Não vi as fotos, não sei se vieram acompanhadas de texto,
tampouco a autoria. Independente disso, meus caros ex-alunos, não botem tal
desserviço na conta do jornalismo. Se o autor é formado ou não, a atuação dele
não foi condizente com as prerrogativas básicas da imprensa, não podendo,
assim, ser definido como um profissional da área. No máximo, executou mal a função que lhe cabia.
Além do mais, essas coisas de ética não se ensinam em sala
de aula. Estão contidas na atuação do profissional (e do antiprofissional) as
experiências de toda uma vida. A formação do indivíduo como pessoa e a sua
concepção de mundo estão em jogo, muito mais do que as aulas semanais da
disciplina de Ética e Legislação que
o sujeito teve ou deixou de ter ao longo de um mísero semestre da faculdade.
Quando a imagem chocante, seja ela estática ou em movimento,
não carrega consigo informação, a sua intenção é meramente a do espetáculo. Crânios
desfigurados e corpos esquartejados não informam, só estarrecem. Nessas circunstâncias,
o texto necessita dar conta dos requintes de crueldade, e olhe lá. Na maioria
dos casos, o indicado é executar o mais simples: “Fulano, 40, médico, morador
do centro de São Paulo, sofreu um acidente na rodovia Castelo Branco e não
resistiu aos ferimentos, vindo a falecer no caminho para o hospital”.
Registrar imagens e publicá-las são atividades acessíveis a
muitos hoje (especificamente a quem tem, no mínimo, um celular com câmera e um
pacote de internet móvel). A isso se dá o nome de jornalismo cidadão – expressão que têm o meu total desprezo. Mas o
trabalho jornalístico transcende a meras questões mórbidas e de tecnologia. Falamos
aqui em apuração, clareza, verossimilhança, interesse público e os limites
básicos que qualquer atuação profissional requer.
Já leu a excelente obra de Capote? Sensacionalismo? |
Importante destacar que o sensacionalismo não se materializa
apenas numa imagem grotesca marcada por destruição e sangue. O sensacionalismo
está no discurso apelativo, piegas e mal feito, buscando artificialmente
sensibilizar a massa. Está, também, na repetição constante de imagens, ainda
que estas não contenham qualquer tipo de tragédia. Enfim, o sensacionalismo é o
recurso dos menos capazes, usado quando todas as alternativas já foram
implementadas ou quando as mesmas são desconhecidas, pois carece o seu autor do
repertório técnico, teórico, ético, científico e filosófico da área.

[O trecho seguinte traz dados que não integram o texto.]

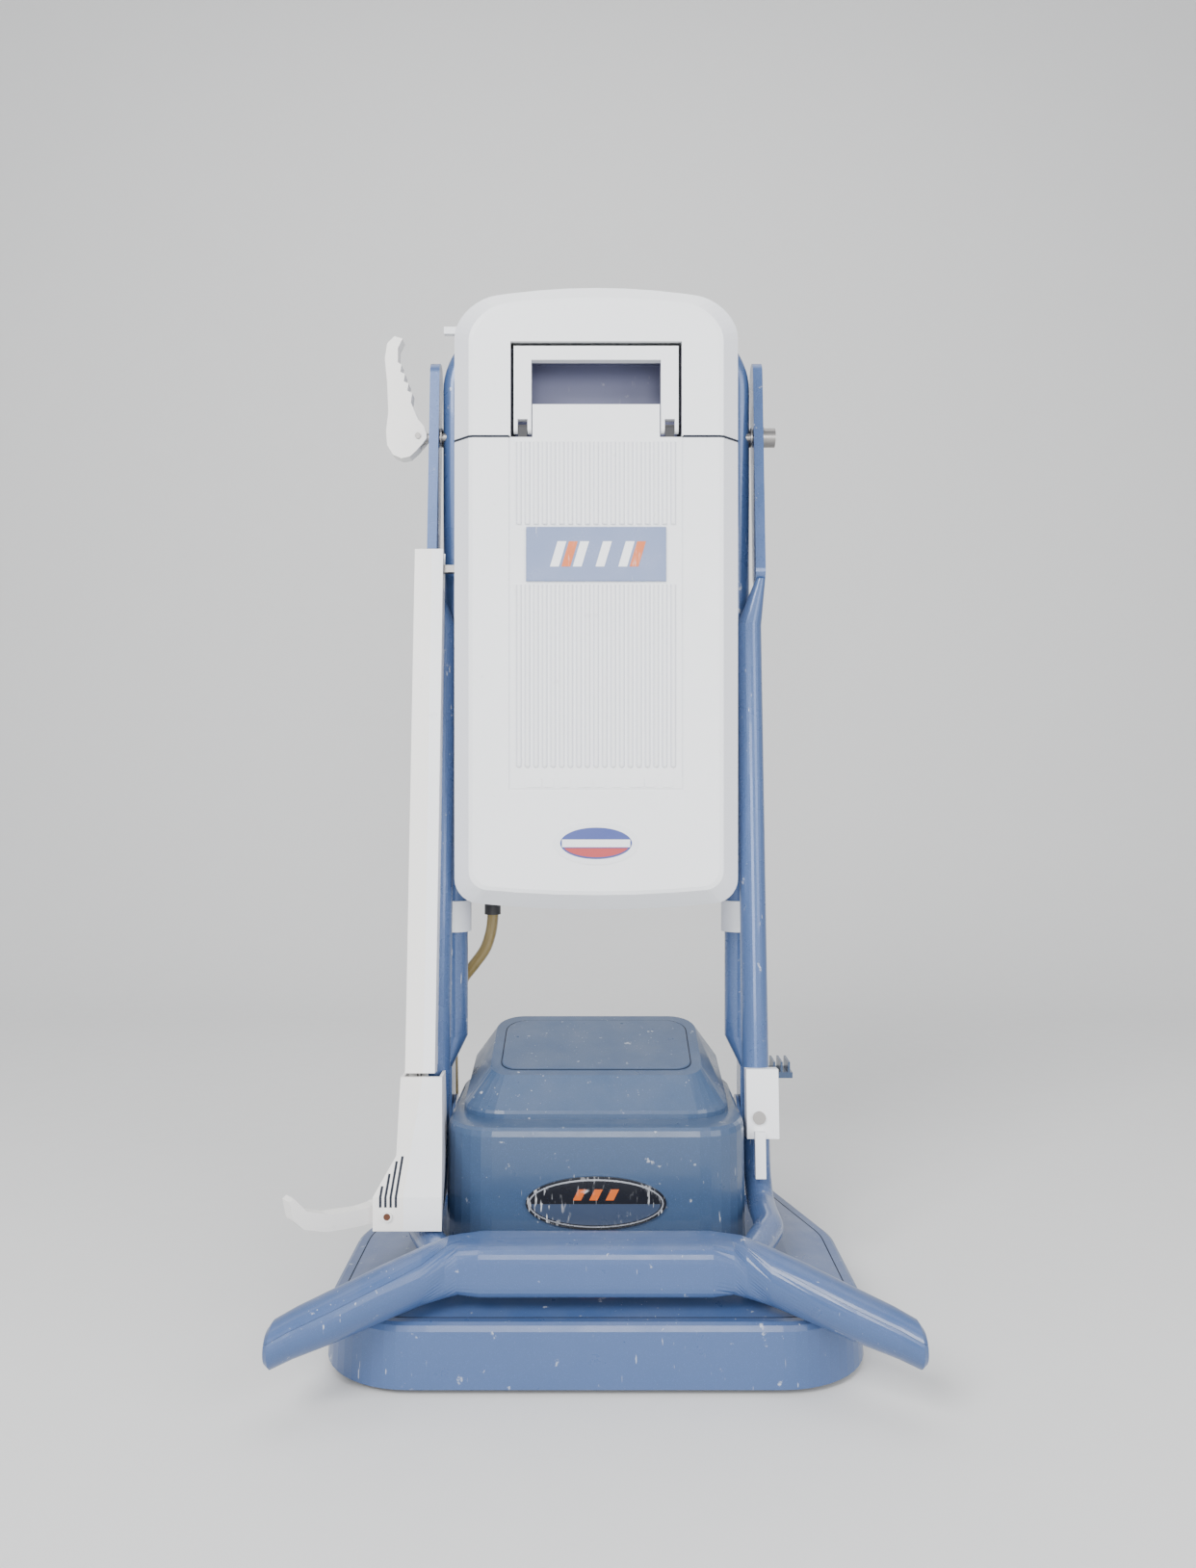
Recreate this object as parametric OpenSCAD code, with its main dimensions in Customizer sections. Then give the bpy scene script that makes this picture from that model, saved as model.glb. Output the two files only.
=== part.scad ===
// Upright floor machine: a three-brush head, a tilting tube frame with a solution tank,
// and a two-hand handle that folds down over the front.
// Millimetres. +Z is up, the front faces -Y, and the floor is z = 0.

/* [Head] */
// Width of the brush head across the skirt
head_w = 376; // [366:1:420]
// Front edge of the skirt, in front of the origin
head_front = 157; // [152:1:175]
// Height of the skirt's rim above the floor
rim_h = 46; // [45:1:56]
// Gap between the skirt and the floor
skirt_gap = 4; // [3:1:8]
// Wall of the head's mouldings
head_wall = 3; // [2:0.5:3.5]
// Width of the motor hood
hood_w = 230; // [200:1:232]
// Front wall of the motor hood, in front of the origin
hood_front = 57; // [52:1:64]
// Rear wall of the motor hood, behind the origin
hood_rear = 112; // [105:1:124]
// Height of the hood's shoulder above the floor
hood_h = 145; // [140:1:180]
// Height of the cap at its rear edge, above the hood's shoulder
cap_rise = 57; // [36:1:70]

/* [Drive] */
// Module of the brush gears
gear_module = 2.5; // [2.4:0.05:2.6]
// Teeth on the brush gears
brush_teeth = 60; // [58:2:60]
// Teeth on the cluster's small gear
sun_teeth = 18; // [18:1:20]
// Module of the motor's gears
motor_module = 1.25; // [1.2:0.05:1.3]
// Teeth on the motor's pinion
pinion_teeth = 12; // [12:1:14]
// Teeth on the cluster's large gear
cluster_teeth = 32; // [30:1:34]
// Width of a gear's teeth along its axis
gear_w = 6; // [5:0.5:6]
// Radius of a brush
brush_r = 75; // [60:1:76]
// Length of the bristles
bristle_h = 14; // [12:1:15]
// Radius of the motor's housing
motor_r = 42; // [36:1:46]
// Height of the motor's housing
motor_h = 84; // [70:1:90]

/* [Frame] */
// Distance between the centrelines of the frame's legs
frame_w = 240; // [236:1:260]
// Radius of the frame's and handle's tubes
tube_r = 10.5; // [9:0.5:11]
// Wall of the tubes
tube_wall = 1.5; // [1:0.25:2.5]
// Frame's plane behind the origin
frame_y = 80; // [78:1:90]
// Height of the axis that the frame tilts on
tilt_z = 118; // [112:1:124]
// Height of the frame's top bar
frame_top = 795; // [740:1:860]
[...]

Talvez falte,
de igual modo, um tiquinho de sentimento, zelo pela comoção alheia, o que
convencionamos chamar de humanidade.
Isso à parte, é desanimador saber que muita gente em meio à sociedade
se satisfaz com essas aberrações (lembram-se do efeito catártico?: o
sujeito se impressiona com a cena, mas fica inconscientemente aliviado, pois a
vítima não foi ele, e sim o outro). O sensacionalismo nada mais é do que a
vertente utilitarista do jornalismo: ele faz um trabalho que podemos julgar
imoral, mas visa tão somente a maximização da felicidade. Ou seja, se a maioria
aprova a ação (e isso, no jornalismo, dá-se com audiência), não importa se ela –
a ação – é ou não questionável. O utilitarismo tem como fundamento central o
resultado, e não a intenção baseada em princípios racionais. Já o
intencionalista age movido pelo pressuposto kantiano de deontologia. Isto é, dane-se o resultado, o objetivo final, os índices de audiência. A bandeira
do deontólogo é realizar o dever por amor
ao dever.
E a cobertura do sequestro da menina Eloá Pimentel? |
Evitemos o processo de execração do autor das fotos e de sua
veiculação. Ele irá arcar com o ônus do equívoco cometido e haverá a chance de
se redimir na próxima iniciativa. Lembremos: o fato de alguém agir imoralmente
não significa que ele seja igualmente abominável, a não ser que a prática passe
a ser rotineira.
Por tudo isso, ao me perguntarem qual a utilidade das disciplinas
teóricas num curso de jornalismo, ao me deparar com estudantes desprezando as
matérias mais pesadas, eis aí uma boa resposta: Filosofia, Sociologia, Antropologia, Economia, Teorias da Comunicação
e pastas afins têm como função abordar o campo da comunicação sob a sua dimensão
mais crítica. A ideia de faculdade é
justamente essa: a de proporcionar uma noção mais horizontal e ampla da
realidade, permitindo que se contextualize o fato com os diversos campos de
conhecimento. Por isso, os cursos
técnicos, no âmbito das ciências humanas e sociais aplicadas, são insuficientes. Saber apertar botão, enquadrar imagem, postar-se diante da
câmera, imprimir o tom de voz adequado, construir o lead não bastam para cumprir a tarefa de informar.